*YOUR GOAL*:
Write out each line beneath this one exactly as it reads.

++++ DATASET EXCERPT

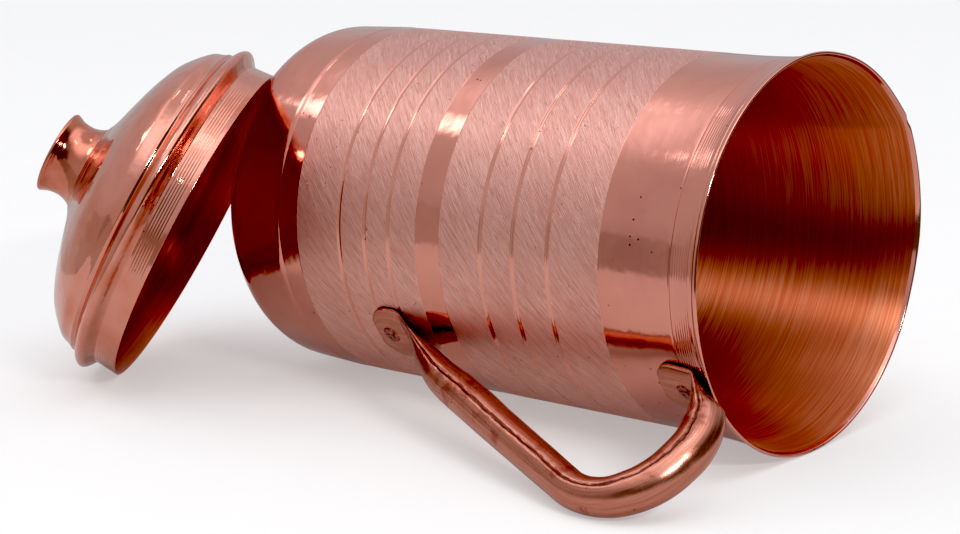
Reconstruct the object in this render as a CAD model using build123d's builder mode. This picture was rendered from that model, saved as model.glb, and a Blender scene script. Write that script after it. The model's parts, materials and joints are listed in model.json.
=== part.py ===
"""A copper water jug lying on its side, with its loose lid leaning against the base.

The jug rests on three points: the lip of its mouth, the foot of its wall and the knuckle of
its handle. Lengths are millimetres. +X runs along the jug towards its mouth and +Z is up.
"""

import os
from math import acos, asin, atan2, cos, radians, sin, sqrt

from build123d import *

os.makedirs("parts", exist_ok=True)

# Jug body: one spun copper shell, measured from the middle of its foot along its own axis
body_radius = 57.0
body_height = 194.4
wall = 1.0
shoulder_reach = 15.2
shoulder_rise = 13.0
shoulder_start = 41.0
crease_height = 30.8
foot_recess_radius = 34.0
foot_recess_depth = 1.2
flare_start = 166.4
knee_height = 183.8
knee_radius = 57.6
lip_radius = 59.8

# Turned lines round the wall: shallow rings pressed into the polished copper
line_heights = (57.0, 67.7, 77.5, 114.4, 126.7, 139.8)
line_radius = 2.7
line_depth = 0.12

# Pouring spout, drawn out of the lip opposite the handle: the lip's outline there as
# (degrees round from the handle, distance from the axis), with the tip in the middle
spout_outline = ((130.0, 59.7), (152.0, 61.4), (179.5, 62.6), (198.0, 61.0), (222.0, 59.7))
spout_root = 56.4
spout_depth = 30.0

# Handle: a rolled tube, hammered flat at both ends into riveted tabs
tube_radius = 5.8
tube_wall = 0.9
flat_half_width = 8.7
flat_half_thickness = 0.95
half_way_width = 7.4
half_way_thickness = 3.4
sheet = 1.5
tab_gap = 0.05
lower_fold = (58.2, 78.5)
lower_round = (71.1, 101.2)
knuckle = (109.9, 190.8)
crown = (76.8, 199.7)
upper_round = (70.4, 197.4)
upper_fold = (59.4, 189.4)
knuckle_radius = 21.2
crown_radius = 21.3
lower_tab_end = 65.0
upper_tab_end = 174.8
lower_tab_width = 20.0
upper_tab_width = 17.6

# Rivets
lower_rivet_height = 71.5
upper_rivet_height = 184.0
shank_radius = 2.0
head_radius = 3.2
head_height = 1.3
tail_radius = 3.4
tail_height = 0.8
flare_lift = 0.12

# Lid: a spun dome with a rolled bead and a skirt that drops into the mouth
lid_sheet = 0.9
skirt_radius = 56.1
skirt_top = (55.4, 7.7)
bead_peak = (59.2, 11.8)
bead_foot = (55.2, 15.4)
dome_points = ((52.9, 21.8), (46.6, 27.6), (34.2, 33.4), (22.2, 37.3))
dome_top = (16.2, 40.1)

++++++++

*REPLY TO THE TASK*:
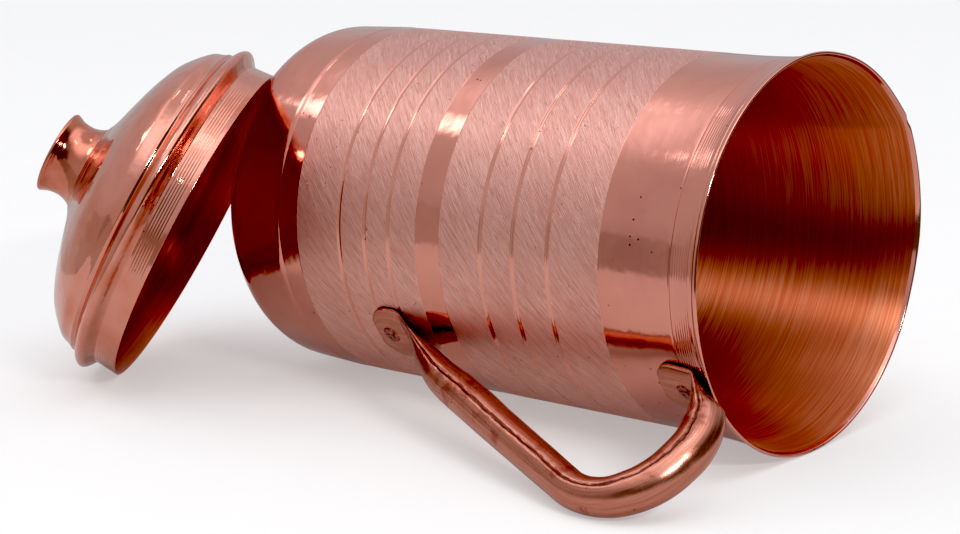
Reconstruct the object in this render as a CAD model using build123d's builder mode. This picture was rendered from that model, saved as model.glb, and a Blender scene script. Write that script after it. The model's parts, materials and joints are listed in model.json.
=== part.py ===
"""A copper water jug lying on its side, with its loose lid leaning against the base.

The jug rests on three points: the lip of its mouth, the foot of its wall and the knuckle of
its handle. Lengths are millimetres. +X runs along the jug towards its mouth and +Z is up.
"""

import os
from math import acos, asin, atan2, cos, radians, sin, sqrt

from build123d import *

os.makedirs("parts", exist_ok=True)

# Jug body: one spun copper shell, measured from the middle of its foot along its own axis
body_radius = 57.0
body_height = 194.4
wall = 1.0
shoulder_reach = 15.2
shoulder_rise = 13.0
shoulder_start = 41.0
crease_height = 30.8
foot_recess_radius = 34.0
foot_recess_depth = 1.2
flare_start = 166.4
knee_height = 183.8
knee_radius = 57.6
lip_radius = 59.8

# Turned lines round the wall: shallow rings pressed into the polished copper
line_heights = (57.0, 67.7, 77.5, 114.4, 126.7, 139.8)
line_radius = 2.7
line_depth = 0.12

# Pouring spout, drawn out of the lip opposite the handle: the lip's outline there as
# (degrees round from the handle, distance from the axis), with the tip in the middle
spout_outline = ((130.0, 59.7), (152.0, 61.4), (179.5, 62.6), (198.0, 61.0), (222.0, 59.7))
spout_root = 56.4
spout_depth = 30.0

# Handle: a rolled tube, hammered flat at both ends into riveted tabs
tube_radius = 5.8
tube_wall = 0.9
flat_half_width = 8.7
flat_half_thickness = 0.95
half_way_width = 7.4
half_way_thickness = 3.4
sheet = 1.5
tab_gap = 0.05
lower_fold = (58.2, 78.5)
lower_round = (71.1, 101.2)
knuckle = (109.9, 190.8)
crown = (76.8, 199.7)
upper_round = (70.4, 197.4)
upper_fold = (59.4, 189.4)
knuckle_radius = 21.2
crown_radius = 21.3
lower_tab_end = 65.0
upper_tab_end = 174.8
lower_tab_width = 20.0
upper_tab_width = 17.6

# Rivets
lower_rivet_height = 71.5
upper_rivet_height = 184.0
shank_radius = 2.0
head_radius = 3.2
head_height = 1.3
tail_radius = 3.4
tail_height = 0.8
flare_lift = 0.12

# Lid: a spun dome with a rolled bead and a skirt that drops into the mouth
lid_sheet = 0.9
skirt_radius = 56.1
skirt_top = (55.4, 7.7)
bead_peak = (59.2, 11.8)
bead_foot = (55.2, 15.4)
dome_points = ((52.9, 21.8), (46.6, 27.6), (34.2, 33.4), (22.2, 37.3))
dome_top = (16.2, 40.1)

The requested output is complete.